Quand, en 1991, la société japonaise qui a repris l’exploitation de l’hôtel souhaite l’agrandir, le NLTB, conformément à la loi, intervient pour garantir les intérêts du clan et l’accès libre aux plages. Mais un personnage va venir mettre son grain de sel et va être à l’origine de la clôture. Au départ, Ratu Kiniboko est le représentant des chefs du clan lors des négociations avec les Australiens et le NLTB. Instruit et parlant bien l’anglais, il va devenir progressivement le principal interlocuteur de la direction du Mana Island Resort & Spa. C’est lui qui recrute ou licencie les 150 employés du clan. Il autorise aussi l’installation de personnes non membres du clan Ketenamasi. Les chefs coutumiers sont progressivement court-circuités et marginalisés. Son rôle pose également problème à la direction de l’hôtel, qu’il défie quand il ouvre, en 1993, le Yaro Levu Backpackers Resort. Deux ans plus tard, son frère crée le Meareani Vata Backpackers Inn (Harrison, 1997). Tous deux ayant refusé l’offre de rachat de leurs établissements par la direction de l’hôtel, celle-ci décide de construire la fameuse clôture, considérant que l’«invasion» des backpackers constitue une violation flagrante du Mana Island Lease Agreement. Pour Ratu Kiniboko, l’hôtel n’a pas le droit de bannir les backpackers, car étant ses hôtes ils peuvent accéder à la terre de sa communauté.

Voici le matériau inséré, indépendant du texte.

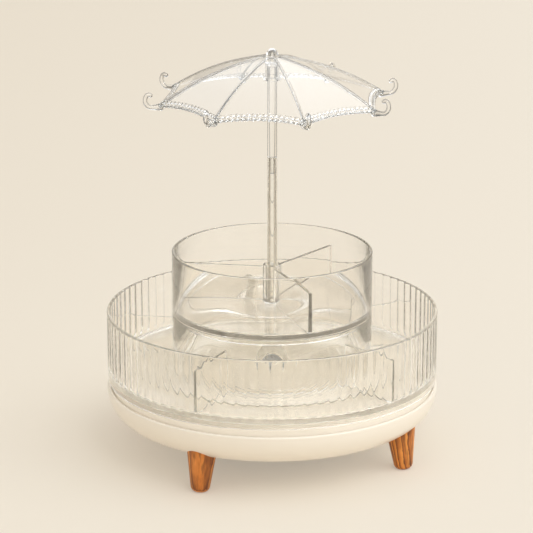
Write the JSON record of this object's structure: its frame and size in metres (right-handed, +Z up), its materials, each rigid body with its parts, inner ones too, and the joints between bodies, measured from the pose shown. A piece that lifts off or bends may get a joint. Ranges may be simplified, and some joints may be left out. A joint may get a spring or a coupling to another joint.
{
  "type": "rotating cosmetics organizer",
  "caption": "Two-tier turning make-up organizer: fluted clear tray with fins, clear cup on a riser and a clear umbrella with eight hooks, on an ivory base with four wooden feet.",
  "frame": {"origin": "on the table under the pivot", "axes": "+Z up along the pivot; -Y is the front"},
  "size_m": [0.241, 0.241, 0.2964],
  "materials": {
    "ivory_shell": "smooth gloss ivory plastic",
    "ivory_cover": "smooth gloss ivory plastic",
    "foot_wood": "warm brown turned wood, oiled",
    "screw_steel": "zinc plated",
    "ball_steel": "polished steel",
    "cage_plastic": "white nylon",
    "turntable_plastic": "satin ivory plastic",
    "bush_plastic": "natural acetal",
    "tray_clear": "clear moulded plastic with fluted wall",
    "riser_clear": "clear moulded plastic",
    "cup_clear": "clear moulded plastic",
    "pole_clear": "clear tube",
    "umbrella_clear": "clear, slightly milky moulded plastic"
  },
  "bodies": {
    "base": {"base_shell": "ivory_shell", "base_cover": "ivory_cover", "foot_front_left": "foot_wood", "foot_front_right": "foot_wood", "foot_back_right": "foot_wood", "foot_back_left": "foot_wood", "foot_screws": "screw_steel", "cover_screws": "screw_steel", "pivot_bush": "bush_plastic", "pivot_washer": "screw_steel", "pivot_screw": "screw_steel"},
    "ball_ring": {"ball_cage": "cage_plastic", "bearing_balls": "ball_steel"},
    "turntable": {"turntable_plate": "turntable_plastic", "lower_tray": "tray_clear", "riser_drum": "riser_clear"},
    "cup": {"upper_tray": "cup_clear"},
    "pole": {"pole_lower": "pole_clear", "pole_upper": "pole_clear"},
    "umbrella": {"canopy_hub": "umbrella_clear", "canopy": "umbrella_clear", "finial": "umbrella_clear"}
  },
  "joints": [
    {"name": "turntable_spin", "type": "hinge", "parent": "base", "child": "turntable", "pos_m": [0, 0, 0.0563], "axis": [0, 0, 1], "continuous": true},
    {"name": "ball_ring_spin", "type": "hinge", "parent": "base", "child": "ball_ring", "pos_m": [0, 0, 0.0531], "axis": [0, 0, 1], "continuous": true},
    {"name": "cup_lift", "type": "slide", "parent": "turntable", "child": "cup", "axis": [0, 0, 1], "range_m": [0, 0.05]},
    {"name": "pole_lift", "type": "slide", "parent": "cup", "child": "pole", "axis": [0, 0, 1], "range_m": [0, 0.03]},
    {"name": "umbrella_turn", "type": "hinge", "parent": "pole", "child": "umbrella", "pos_m": [0, 0, 0.28], "axis": [0, 0, 1], "continuous": true}
  ],
  "couplings": [
    {"joint": "ball_ring_spin", "follows": "turntable_spin", "ratio": 0.5}
  ]
}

La division de l’île s’explique donc par le fait qu’en devenant une sorte de «courtier en développement» (Bierschenk et al., 2000), Ratu Kiniboko a articulé d’une manière conflictuelle les enjeux économiques exogènes et les enjeux fonciers coutumiers endogènes. Au-delà du cas de Mana, se pose la question plus générale du contrôle de l’accès des terres coutumières louées à un tiers. Et si le NTLB, aujourd’hui TLTB (iTaukei  Land Trust Board) a permis de réduire les conflits fonciers, il n’en demeure pas moins qu’il s’agit d’une des clés du développement aux Fidji et d’un sujet très sensible, avec l’antagonisme entre Fidjiens de souche et Indo-Fidjiens.